The Hurst/Olds came in two different exterior paint schemes – black and gold or white and gold. Both schemes were traditional Hurst paint schemes which were seen before in previous Hurst/Olds offerings. It didn’t matter what paint scheme was ordered, both had a way of turning the conservative Cutlass into a wild looking performance car. The Hurst/Olds looked like a wolf in wolf’s clothing. Unique badges/decals were visable inside and outside the car, the Hurst/Olds abbreviation – "H/O" was used for multiple badges. Even the conservative Cutlass hood ornament was replaced with a "H/O" hood ornament. Just in case anyone was unfamiliar with W30 being the RPO code for the Hurst/Olds for 1979, there were large "W30" callouts on the front quarter panels. Standard 14×6 inch aluminum wheels which had been introduced to the Cutlass line in 1978, but were painted gold which matched up perfectly with both Hurst/Olds exterior paint schemes were some of the best looking wheels found on a post muscle car era performance car. The wheels were in fact so attractive that you easily overlook the fact they are only 14 inches in diameter instead of the more preferred (at the time) 15-inch wheels. Oldsmobile could have easily raided the parts bin and offered a set of Oldsmobile 15×7 inch SSII Rallye wheels which was available on other 1979 Oldsmobile models such as the Delta 88, but chose not to do so. Oldsmobile did however make the 15×7 inch SSII wheels standard on the 1983-1984 Hurst/Olds. These larger wheels would have allowed for wider performance tires. Never the less the 14×6 inch wheels came equipped with P205-70R14 performance radial tires which helped the Hurst/Olds grip the road. The Hurst/Olds used the 442’s special handling suspension, so handling was very good for its day. And braking was in performance car territory even with the use of a front disc/rear drum configuration.

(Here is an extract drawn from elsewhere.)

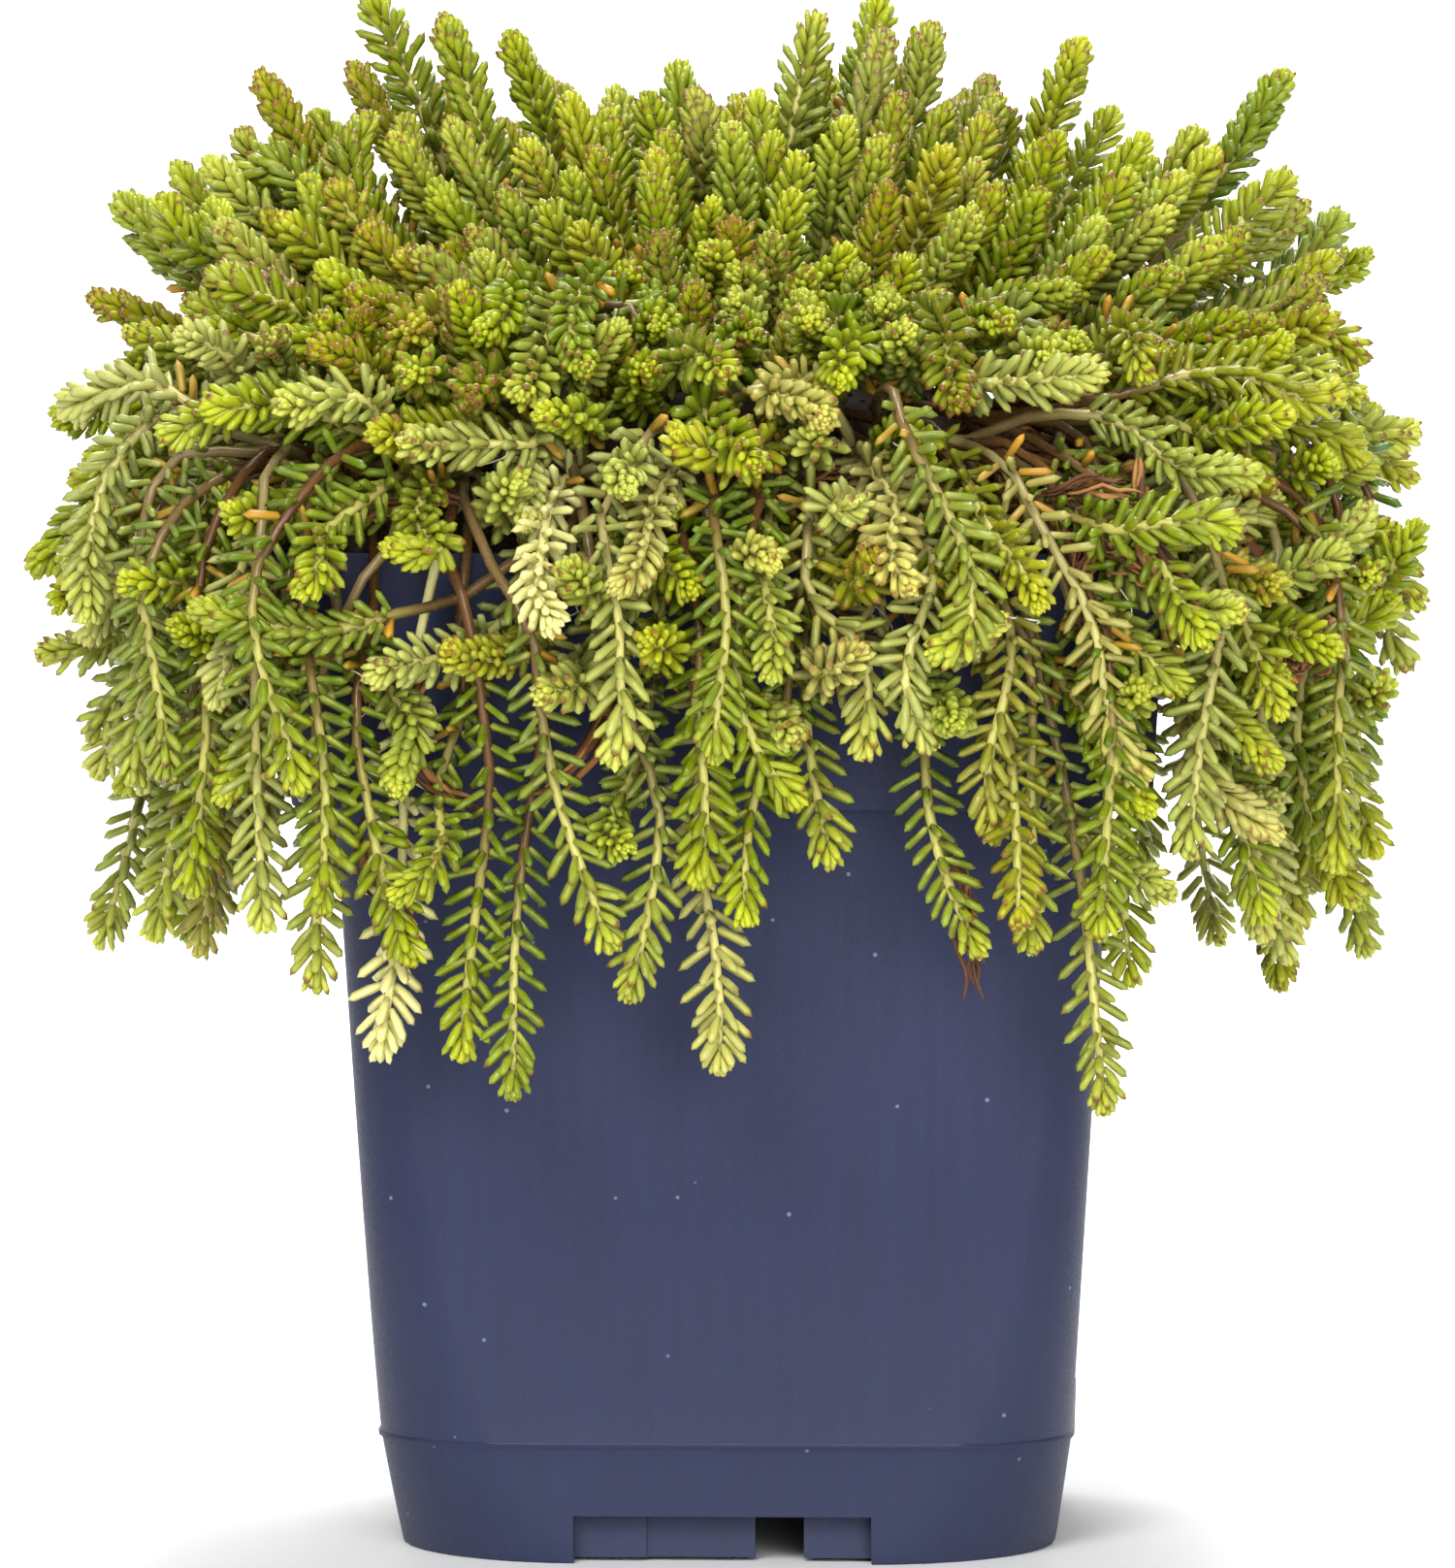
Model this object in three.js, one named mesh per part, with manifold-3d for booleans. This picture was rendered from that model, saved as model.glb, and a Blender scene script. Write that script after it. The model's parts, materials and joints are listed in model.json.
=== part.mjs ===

The Hurst/Olds may have had it where it counted in the areas of performance and overall visual presentation. However the interior is where the driver controls the machinery, so therefore it was an added plus Oldsmobile provided a very appealing work environment. Traditionally one of the biggest reasons why Hurst/Olds buyers jumped into the Oldsmobile camp was due to the more upscale/luxurious interior Oldsmobile provided. Oldsmobile buyers tended to be higher up the income scale and more mature. And during the muscle car golden era, the Oldsmobile 442 and Hurst/Olds had more upscale interiors than a majority of the competition.
The 1979 Hurst/Olds since it was based on the more upscale Cutlass Calais, was standard with bucket seats and a sleek looking front center console. The standard seating surfaces were vinyl however many buyers opted for the more luxurious soft velour cloth seats. The Calais was standard with a sporty gauge package which consisted of a round speedometer and tach along with other smaller gauges which made them also standard on the Hurst/Olds. There was no denying it, the overall look and feel of the dash and interior were hard to beat – there were plenty of attractive chrome accents and simulated wood grain that really caught thee eye. By 1979 standards this interior was really the best you were going to find in a performance car. Standard on all Hurst/Olds was an interior digital clock. The option to have was the removable T-top roof panels, they really looked sharp on the Hurst/Olds and since the roof had a formal flat surface seemed to look even better than the curved T-tops used on the 1979 Trans Am (the Trans Am had a curved roof). The real hidden value of the Hurst/Olds was that it could serve double duty as a family car since it could seat 5 adults comfortably with plenty of leg room even in the backseat. The trunk was massive for a car of its size, and could easily swallow up several large suitcases. As a comparison the (2+2) Trans Am had virtual no rear legroom and the trunk space of a small tackle box.
The real testament of a great car is – does it meet the expectations peddled by the marque’s marketing department? In the 1979 Hurst/Olds case, it far exceeding those expectations. You really couldn’t buy a more rare limited production muscle car that delivered such a well-rounded package back in 1979, as the Hurst/Olds.